The political barbs came after Mitchell called for Reed and the city council to put a moratorium on the approval of city contracts that start next year, so the next mayor and council can weigh in. The call comes amid a federal investigation into a cash-for-contracts scandal at City Hall.

Mitchell said he is concerned that contracts are being “pushed through” by Reed’s team as their days in office dwindle.

“This administration is being investigated for corruption. We don’t know who’s involved,” Mitchell said. “We don’t know what happened and we don’t know where it’s going. I believe that as we move forward with any procurements, that we should move with caution.”

Reed has said the city’s business can’t stand still and that the city’s procurement process is under review as the feds conduct their investigation.

The mayor tweeted over the weekend that “Mitchell’s personal donor protection plan is a bad idea for our city.”

Candidates are beginning to stake out positions in the race, and in some cases those positions are sharply at odds with Reed.

The extraordinary exchanges between the two men show Reed has no plan to be a wallflower in the race to replace him, as Reed has locked horns with nearly every candidate in this year’s contest.

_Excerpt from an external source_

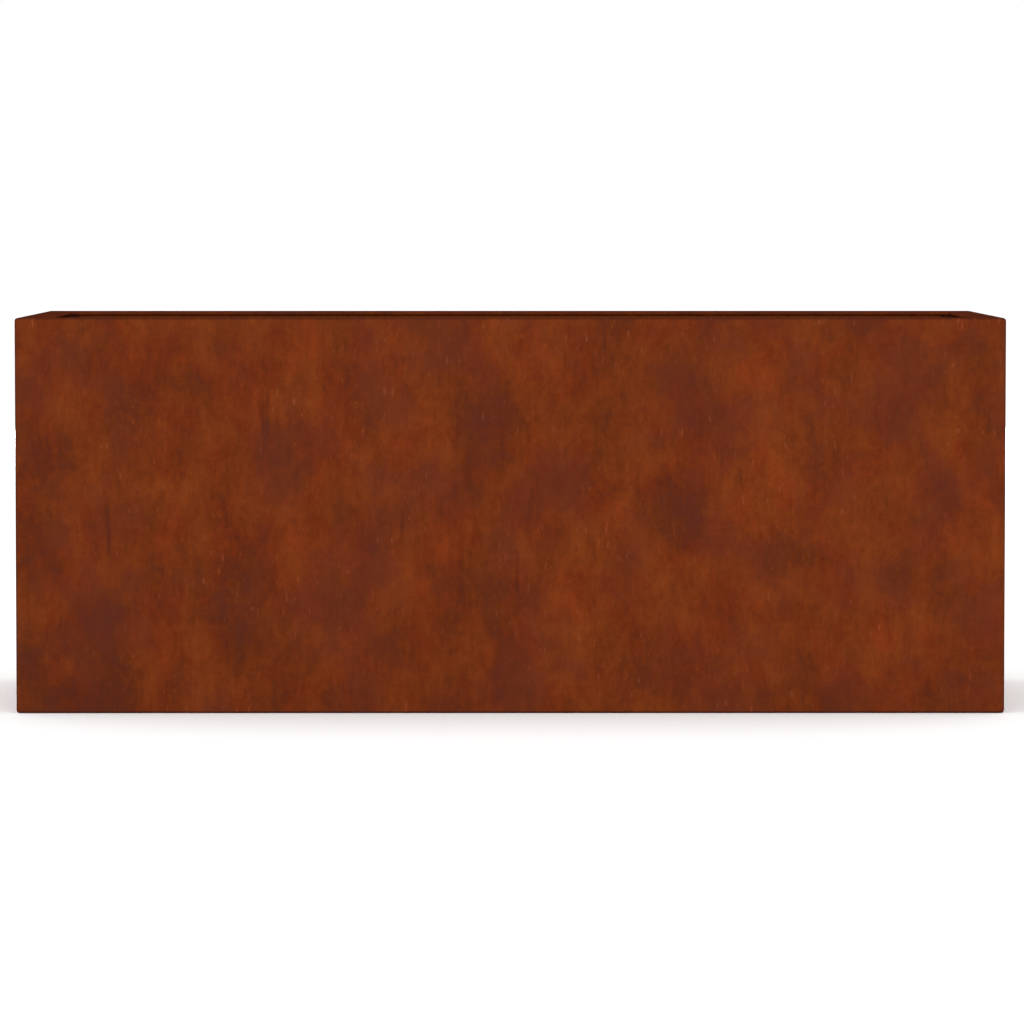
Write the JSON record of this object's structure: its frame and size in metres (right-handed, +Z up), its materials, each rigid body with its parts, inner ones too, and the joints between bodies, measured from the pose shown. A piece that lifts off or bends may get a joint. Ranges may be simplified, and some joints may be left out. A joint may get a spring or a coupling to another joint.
{
  "type": "planter box",
  "caption": "Long open-topped planter box of folded weathering steel with an inward rim, a drained tray and levelling feet hidden behind its skirt.",
  "frame": {"origin": "centre of the footprint, at the ground", "axes": "+X along the box, -Y towards the front, +Z up"},
  "size_m": [1, 0.4, 0.4],
  "materials": {
    "corten_wall": "weathering steel with a closed, matt red-brown patina",
    "corten_tray": "weathering steel, darker and blotchier where water stands",
    "corten_frame": "weathering steel, matt dark brown patina",
    "stainless_fastener": "stainless steel, dulled outdoors",
    "foot_pad": "matt black moulded rubber"
  },
  "bodies": {
    "box": {"front_panel": "corten_wall", "rear_panel": "corten_wall", "left_panel": "corten_wall", "right_panel": "corten_wall", "front_panel_studs": "stainless_fastener", "rear_panel_studs": "stainless_fastener", "left_panel_studs": "stainless_fastener", "right_panel_studs": "stainless_fastener", "front_left_angle": "corten_frame", "front_right_angle": "corten_frame", "rear_left_angle": "corten_frame", "rear_right_angle": "corten_frame", "front_left_washers": "stainless_fastener", "front_right_washers": "stainless_fastener", "rear_left_washers": "stainless_fastener", "rear_right_washers": "stainless_fastener", "front_left_nuts": "stainless_fastener", "front_right_nuts": "stainless_fastener", "rear_left_nuts": "stainless_fastener", "rear_right_nuts": "stainless_fastener", "cross_brace": "corten_frame", "brace_washers": "stainless_fastener", "brace_nuts": "stainless_fastener", "drain_tray": "corten_tray", "left_runner": "corten_frame", "centre_runner": "corten_frame", "right_runner": "corten_frame", "foot_plates": "corten_frame", "foot_weld_nuts": "stainless_fastener", "foot_jam_nuts": "stainless_fastener"},
    "front_left_pad": {"front_left_foot_pad": "foot_pad"},
    "front_left_spindle": {"front_left_foot_spindle": "stainless_fastener"},
    "front_right_pad": {"front_right_foot_pad": "foot_pad"},
    "front_right_spindle": {"front_right_foot_spindle": "stainless_fastener"},
    "rear_left_pad": {"rear_left_foot_pad": "foot_pad"},
    "rear_left_spindle": {"rear_left_foot_spindle": "stainless_fastener"},
    "rear_right_pad": {"rear_right_foot_pad": "foot_pad"},
    "rear_right_spindle": {"rear_right_foot_spindle": "stainless_fastener"}
  },
  "joints": [
    {"name": "front_left_foot_travel", "type": "slide", "parent": "box", "child": "front_left_pad", "axis": [0, 0, -1], "range_m": [0, 0.015]},
    {"name": "front_left_foot_turn", "type": "hinge", "parent": "front_left_pad", "child": "front_left_spindle", "pos_m": [-0.4, -0.14, 0.02], "axis": [0, 0, -1], "range_deg": [0, 3600]},
    {"name": "front_right_foot_travel", "type": "slide", "parent": "box", "child": "front_right_pad", "axis": [0, 0, -1], "range_m": [0, 0.015]},
    {"name": "front_right_foot_turn", "type": "hinge", "parent": "front_right_pad", "child": "front_right_spindle", "pos_m": [0.4, -0.14, 0.02], "axis": [0, 0, -1], "range_deg": [0, 3600]},
    {"name": "rear_left_foot_travel", "type": "slide", "parent": "box", "child": "rear_left_pad", "axis": [0, 0, -1], "range_m": [0, 0.015]},
    {"name": "rear_left_foot_turn", "type": "hinge", "parent": "rear_left_pad", "child": "rear_left_spindle", "pos_m": [-0.4, 0.14, 0.02], "axis": [0, 0, -1], "range_deg": [0, 3600]},
    {"name": "rear_right_foot_travel", "type": "slide", "parent": "box", "child": "rear_right_pad", "axis": [0, 0, -1], "range_m": [0, 0.015]},
    {"name": "rear_right_foot_turn", "type": "hinge", "parent": "rear_right_pad", "child": "rear_right_spindle", "pos_m": [0.4, 0.14, 0.02], "axis": [0, 0, -1], "range_deg": [0, 3600]}
  ],
  "couplings": [
    {"joint": "front_left_foot_turn", "follows": "front_left_foot_travel", "rad_per_m": 4188.8},
    {"joint": "front_right_foot_turn", "follows": "front_right_foot_travel", "rad_per_m": 4188.8},
    {"joint": "rear_left_foot_turn", "follows": "rear_left_foot_travel", "rad_per_m": 4188.8},
    {"joint": "rear_right_foot_turn", "follows": "rear_right_foot_travel", "rad_per_m": 4188.8}
  ]
}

The mayor wrote in a letter to the Atlanta City Council that Mitchell “wants to be able to delay important projects for the City of Atlanta so that he can solicit contributions from those businesses while he is running, in hopes that he will deliver a specific result on the remote chance that he wins.” Mitchell has said his plan is just as likely to upset vendors.

On Thursday morning, Mitchell convened a press conference in his office at City Hall to respond to Reed’s criticism of him.

“The recent comments from the outgoing mayor, Kasim Reed, are disappointing, they are unfortunate, they’re petty and they’re immature,” Mitchell said. He called them “tweets of mass distraction” and said they were “beneath the dignity of the office of mayor.”

“I believe in fact that Kasim Reed is doing everything he can to divert and deflect attention away from the fact that he is the mayor during a time of what could be one of the most explosive corruption investigations in the city, in the history of this city,” Mitchell said. He said the corruption scandal “has cost taxpayers millions of dollars.”

“The vitriol that we’re seeing spewed in Washington D.C. is finding its way and creeping into local politics,” Mitchell said. “So if Mr. Reed thinks he can intimidate me, if he thinks he can back me down, he is sadly mistaken.”

The barbs continued with a press conference by Reed on Thursday afternoon, who said of Mitchell: “He’s not man enough to respond to another man.”

The mayor said the push to get contracts done is “driven by people who are concerned about chaos after the upcoming mayoral election.”

Reed said Mitchell “has been a disaster in terms of his integrity” during his time as an elected official, citing $8,000 in civil penalties Mitchell has paid.

Mitchell responded on Twitter afterward: “I paid fines due to administrative errors, not corruption.”

Reed also raised questions about clients of law firms Mitchell has worked for, their connections to the city and desires to do business with the city. He called for Mitchell to disclose campaign contributions from city contractors and to release his tax returns.

Mitchell called for Reed to answer a series of questions, including disclosing payments to law firms defending the city in the corruption investigation and answering whether anyone in the Reed administration will be indicted as part of the FBI investigation.

In response, Reed said: “I’m not going to speak to any members of my administration. I’m not going to play psychic.”

“What I am certain about is that it’s not going to lead to me.”